# WHAT THE TASK REQUIRES:
Quote exactly and only this range of lines in the data below: the line that holds "the two shoes" to the line that holds "obj.parent = None", both included.

# LISTED RECORDS:
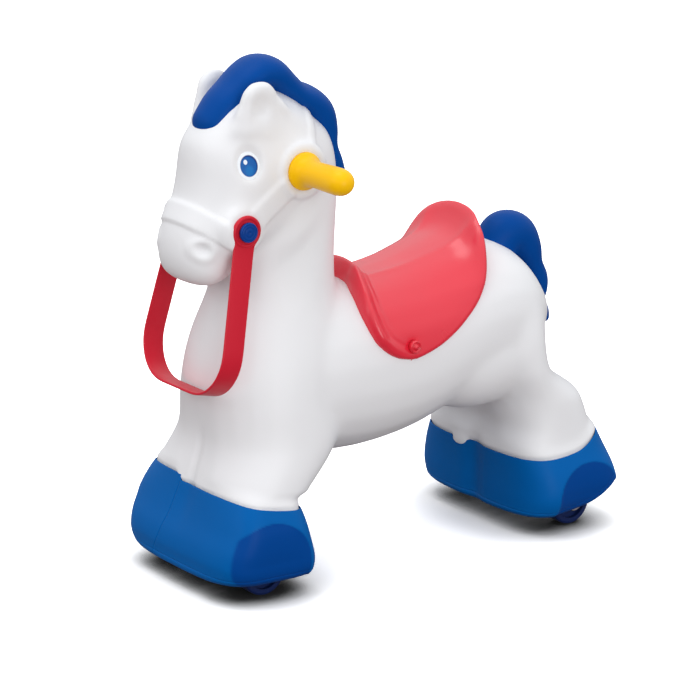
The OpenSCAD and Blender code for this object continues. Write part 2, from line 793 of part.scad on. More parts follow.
// A shoe without its rim cut: walls, a deck for the foot, ribs under it and pads for the screws
module shoe_blank(rows, axle_x) {
    inside = shoe_rows(rows, shoe_wall);
    mouth = inside[0] - [0, 2, 0, 0, 0, 0, 0];
    big = 2 * wheelbase;
    difference() {
        union() {
            difference() {
                loft(rows, 1);
                intersection() {
                    loft(concat([mouth], inside), 1);
                    translate([-big / 2, -big / 2, deck_low - big]) cube(big);
                }
            }
            intersection() {
                loft(rows, 1);
                for (k = [-2:2]) difference() {
                    translate([-big / 2, k * rib_pitch - rib_t / 2, sole_z + 6])
                        cube([big, rib_t, deck_low - sole_z - 5]);
                    hull() for (z = [wheel_r, 0])
                        cross_bar(axle_x, z, axle_r + 2, k * rib_pitch - rib_t, k * rib_pitch + rib_t, 24);
                }
            }
            shoe_screw_places(axle_x) hull() {
                translate([0, 0, bracket_top]) cylinder(r = screw_pad_r, h = pad_t, $fn = 12);
                translate([0, 0, deck_low]) cylinder(r = screw_pad_r + 1.5, h = 0.5, $fn = 12);
            }
        }
        intersection() {
            loft(inside, 1);
            translate([-big / 2, -big / 2, foot_z]) cube(big);
        }
        shoe_screw_places(axle_x) translate([0, 0, bracket_top - 1])
            cylinder(r = screw_r + fit_gap, h = 20, $fn = 12);
        for (y = [-wheel_y, wheel_y])
            cross_bar(axle_x, wheel_r, wheel_r + wheel_room, y - wheel_w / 2 - 2,
                      y + wheel_w / 2 + 2, coarse_sides);
    }
}

module front_shoe() {
    color("royalblue") intersection() {
        shoe_blank(front_shoe_rows, front_axle_x);
        below_front_rim(0, 0);
    }
}

module rear_shoe() {
    color("royalblue") difference() {
        intersection() {
            shoe_blank(rear_shoe_rows, rear_axle_x);
            below_rim(rear_rim, 0);
        }
        lug();
        below_rim(rear_sole, 0);
    }
}

module front_left_bracket() { bracket(front_axle_x, -wheel_y); }
module front_right_bracket() { bracket(front_axle_x, wheel_y); }
module rear_left_bracket() { bracket(rear_axle_x, -wheel_y); }
module rear_right_bracket() { bracket(rear_axle_x, wheel_y); }
module front_axle() { axle(front_axle_x); }
module rear_axle() { axle(rear_axle_x); }
module front_axle_caps() { axle_caps(front_axle_x); }
module rear_axle_caps() { axle_caps(rear_axle_x); }
module front_left_wheel() { wheel(front_axle_x, -wheel_y); }
module front_right_wheel() { wheel(front_axle_x, wheel_y); }
module rear_left_wheel() { wheel(rear_axle_x, -wheel_y); }
module rear_right_wheel() { wheel(rear_axle_x, wheel_y); }
module front_shoe_screws() { shoe_screws(front_axle_x); }
module rear_shoe_screws() { shoe_screws(rear_axle_x); }

// Every piece is placed so that the whole is centred between the ends of the two shoes
centre_x = -(front_shoe_x - front_shoe_len / 2 + rear_shoe_x + rear_shoe_len / 2) / 2;

module placed() {
    translate([centre_x, 0, 0]) children();
}

placed() horse_body();
placed() mane();
placed() tail();
placed() saddle();
placed() saddle_stud_left();
placed() saddle_stud_right();
placed() left_eye();
placed() right_eye();
placed() handle_bar();
placed() left_grip();
placed() right_grip();
placed() rein_strap();
placed() left_rein_stud();
placed() right_rein_stud();
placed() front_shoe();
placed() rear_shoe();
placed() front_left_bracket();
placed() front_right_bracket();
placed() rear_left_bracket();
placed() rear_right_bracket();
placed() front_axle();
placed() rear_axle();
placed() front_axle_caps();
placed() rear_axle_caps();
placed() front_left_wheel();
placed() front_right_wheel();
placed() rear_left_wheel();
placed() rear_right_wheel();
placed() front_shoe_screws();
placed() rear_shoe_screws();
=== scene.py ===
import json
import math

import bmesh
import bpy
import numpy as np
from mathutils import Matrix, Vector
from mathutils.bvhtree import BVHTree

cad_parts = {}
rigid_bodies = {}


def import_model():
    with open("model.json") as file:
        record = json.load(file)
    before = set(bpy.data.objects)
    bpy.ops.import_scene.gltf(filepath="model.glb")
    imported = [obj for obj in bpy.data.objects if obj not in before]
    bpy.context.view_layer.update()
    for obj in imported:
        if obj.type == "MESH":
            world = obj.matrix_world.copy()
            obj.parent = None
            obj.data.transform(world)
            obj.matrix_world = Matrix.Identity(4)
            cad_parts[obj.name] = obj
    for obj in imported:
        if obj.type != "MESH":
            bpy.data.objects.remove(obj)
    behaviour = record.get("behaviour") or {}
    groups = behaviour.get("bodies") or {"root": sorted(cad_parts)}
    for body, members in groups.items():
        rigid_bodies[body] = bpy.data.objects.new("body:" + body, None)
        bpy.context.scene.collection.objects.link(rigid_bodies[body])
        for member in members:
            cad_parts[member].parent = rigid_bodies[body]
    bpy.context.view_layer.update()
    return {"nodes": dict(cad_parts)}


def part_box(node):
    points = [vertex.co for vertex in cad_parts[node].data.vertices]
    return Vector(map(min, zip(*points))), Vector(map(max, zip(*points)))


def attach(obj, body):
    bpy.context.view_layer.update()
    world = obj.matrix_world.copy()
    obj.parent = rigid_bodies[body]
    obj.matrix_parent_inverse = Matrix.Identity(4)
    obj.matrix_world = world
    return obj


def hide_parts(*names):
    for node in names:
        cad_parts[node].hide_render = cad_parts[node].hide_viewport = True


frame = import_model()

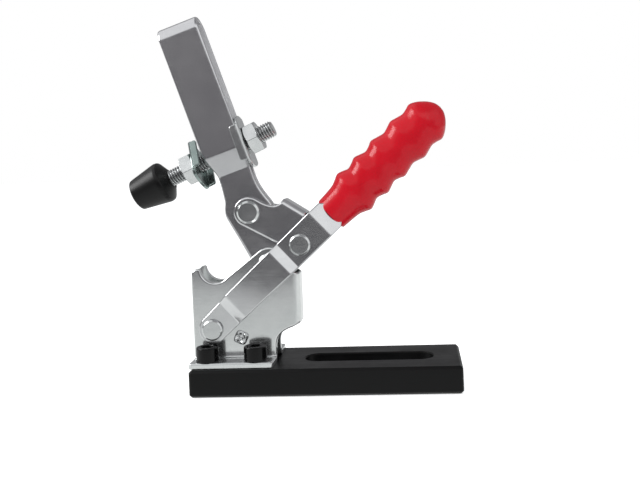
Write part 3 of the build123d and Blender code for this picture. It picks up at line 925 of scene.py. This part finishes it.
# -------------------------------------------------------------------- lever
lever_t, lever_out, bulge, tang = 3.0, 11.75, 14.45, 6.0
lever_path = rounded(
    [
        (-12.0, -lever_out), (13.6, -lever_out, 2.5), (19.2, -bulge, 4.5),
        (54.2, -bulge, 4.5), (60.2, -lever_out, 2.5), (85.4, -lever_out, 4.5),
        (93.6, -tang, 2.5), (156.0, -tang, tang - 0.01), (156.0, tang, tang - 0.01),
        (93.6, tang, 2.5), (85.4, lever_out, 4.5), (60.2, lever_out, 2.5),
        (54.2, bulge, 4.5), (19.2, bulge, 4.5), (13.6, lever_out, 2.5), (-12.0, lever_out),
    ],
    closed=False, step=7.0,
)
lever_table = table_of(lever_path)
low_edge = [
    (0.5, -8.0), (30.0, -8.1), (58.0, -8.9), (92.6, -9.1, 1.0), (94.4, -7.2, 1.0), (140.0, -7.2)
]
high_edge = [
    (140.0, 7.2), (94.4, 7.2, 1.0), (92.6, 9.3, 1.0), (58.0, 9.1), (22.0, 8.8), (8.0, 8.15), (0.5, 8.0)
]
end_arc = arc(0.0, 0.0, 8.0, -92, -268, 22)


def lever_lean(s):
    """The pressed-out middle of each side leans in a little towards the top."""
    return 0.036 * min(1.0, max(0.0, (s - 22.0) / 16.0)) * min(1.0, max(0.0, (72.0 - s) / 10.0))


shell = Shell()
plate(
    shell,
    hairpin_outline(lever_table, low_edge, end_arc, high_edge),
    both_sides(lever_table, (0.0, 0.0), 4.05)
    + both_sides(lever_table, local(lever_pivot, lever_angle, crank_pivot), 3.52),
    strip_place(lever_pivot, lever_angle, lever_table, lever_lean),
    lever_t, edge_rolled(lever_t, 0.7, 0.6, 0.35),
    lines=bends(lever_table), hole_edge=edge_round(lever_t, 0.2, 2),
)
build(shell, "lever_pressing", "lever", "lever", zinc_lever)

# --------------------------------------------------------------------- link
# Its two sides are joined along the top, so the fold runs along the link.
link_t, link_out, link_top, link_end, link_crank = 3.0, 8.4, 16.8, 8.5, 5.73
link_path = rounded(
    [(-14.0, -link_out), (link_top, -link_out, 3.6), (link_top, link_out, 3.6), (-14.0, link_out)],
    closed=False, step=9.0,
)
link_table = table_of(link_path)
ld, ll = way(link_angle)
lo = Vector((knee_pivot[0], 0, knee_pivot[1]))


def link_place(x, w):
    v, y, nv, ny = look(link_table, w)
    return lo + ld * x + ll * v + Y * y, ll * nv + Y * ny, ld, ll * (-ny) + Y * nv


def link_w(v, near=True):
    mid = link_table[-1][0] / 2
    w = v + 14.0
    return w if near else link_table[-1][0] - w


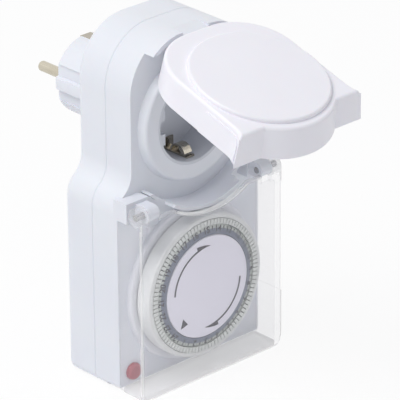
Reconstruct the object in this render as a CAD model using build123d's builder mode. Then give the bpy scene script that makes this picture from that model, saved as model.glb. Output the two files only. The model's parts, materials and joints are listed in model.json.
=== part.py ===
from build123d import *
from math import atan, cos, degrees, pi, radians, sin, tan
import os

os.makedirs("parts", exist_ok=True)

# Millimetres. The origin is the centre of the plug's mating face. +Y runs into the wall
# socket, -Y to the front, +Z up. Depths are measured forward from the housing's rear face,
# heights from the common axis of plug and socket.

# ---- plug -------------------------------------------------------------------
pin_diameter = 4.8
pin_length = 19.0            # outside the mating face
pin_spacing = 19.0
pin_tip_radius = 1.4
shank_diameter = 4.0         # the pin where the insert holds it
pin_setback = 0.2            # mating face to the thicker part of the pin
plug_length = 32.0           # mating face to the housing's rear face
plug_diameter = 37.0
plug_bore = 27.0
plug_edge_radius = 2.0
pocket_flat = 15.7           # axis to the flat of a side pocket
pocket_outer = 8.6           # half height of the pair of pockets
plug_rib_width = 5.2         # rib left between two pockets
pocket_length = 28.0
earth_strip_width = 6.0
earth_strip_thickness = 1.2
earth_strip_length = 19.0
earth_groove_depth = 1.8
insert_thickness = 6.0
insert_counterbore = 0.5     # depth of the wider mouth round each pin

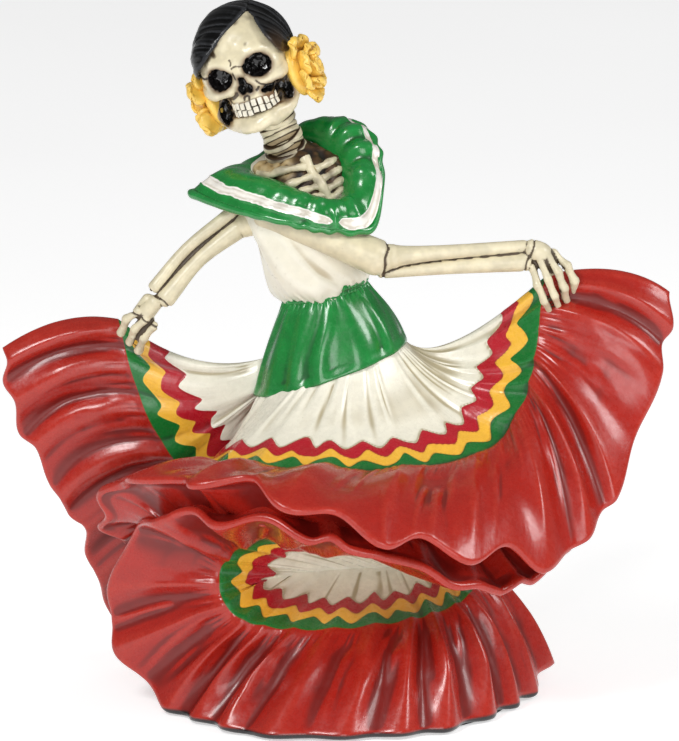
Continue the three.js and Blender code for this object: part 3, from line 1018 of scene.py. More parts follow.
@dataclass
class Sweep:
    """One sweep of the skirt: a cream cloth with painted zigzag bands, and a red ruffle gathered on at a seam.

    inner, seam and hem are lines, sag and arch bow the cloth between them, and filling thickens it towards the body.
    along and out are shares: out is 0 inside and 1 at the hem.
    """

    name: str
    inner: Path
    seam: Path
    hem: Path
    sag: Path
    arch: Path
    filling: Callable[[Array, Array], Array]
    folds: Stations  # ridges and valleys in turn: share along the hem, and how far it hangs there
    swirl: float
    seed: int
    turned_over: Callable[[Array], Array] = np.zeros_like  # 1 where the hem is turned over, and its waves with it
    band_width: Path = steady(1.0)
    tooth: float = 10.5  # length of one zigzag
    depth: float = 1.9  # of the main folds
    thickness: float = 2.4  # of the cast cloth along a hem
    lift: float = 0.7  # how far the hem stays off the ground
    hang_towards: float = 0.35  # how much of the hang's way lies towards the front or the back
    crease_every: float = 3.6  # length of hem for each small crease of the ruffle
    dent_every: float = 9.0  # and for each soft crease of the banded cloth
    gather_every: float = 3.7  # along the seam
    gather_depth: float = 0.12
    seam_step: float = 0.4  # how far the ruffle stands off the banded cloth
    band_step: float = 0.22  # how far the bands stand off it
    groove: float = 0.12  # depth of the scored lines between the bands
    columns: int = 430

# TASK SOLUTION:
// Every piece is placed so that the whole is centred between the ends of the two shoes
centre_x = -(front_shoe_x - front_shoe_len / 2 + rear_shoe_x + rear_shoe_len / 2) / 2;

module placed() {
    translate([centre_x, 0, 0]) children();
}

placed() horse_body();
placed() mane();
placed() tail();
placed() saddle();
placed() saddle_stud_left();
placed() saddle_stud_right();
placed() left_eye();
placed() right_eye();
placed() handle_bar();
placed() left_grip();
placed() right_grip();
placed() rein_strap();
placed() left_rein_stud();
placed() right_rein_stud();
placed() front_shoe();
placed() rear_shoe();
placed() front_left_bracket();
placed() front_right_bracket();
placed() rear_left_bracket();
placed() rear_right_bracket();
placed() front_axle();
placed() rear_axle();
placed() front_axle_caps();
placed() rear_axle_caps();
placed() front_left_wheel();
placed() front_right_wheel();
placed() rear_left_wheel();
placed() rear_right_wheel();
placed() front_shoe_screws();
placed() rear_shoe_screws();
=== scene.py ===
import json
import math

import bmesh
import bpy
import numpy as np
from mathutils import Matrix, Vector
from mathutils.bvhtree import BVHTree

cad_parts = {}
rigid_bodies = {}


def import_model():
    with open("model.json") as file:
        record = json.load(file)
    before = set(bpy.data.objects)
    bpy.ops.import_scene.gltf(filepath="model.glb")
    imported = [obj for obj in bpy.data.objects if obj not in before]
    bpy.context.view_layer.update()
    for obj in imported:
        if obj.type == "MESH":
            world = obj.matrix_world.copy()
            obj.parent = None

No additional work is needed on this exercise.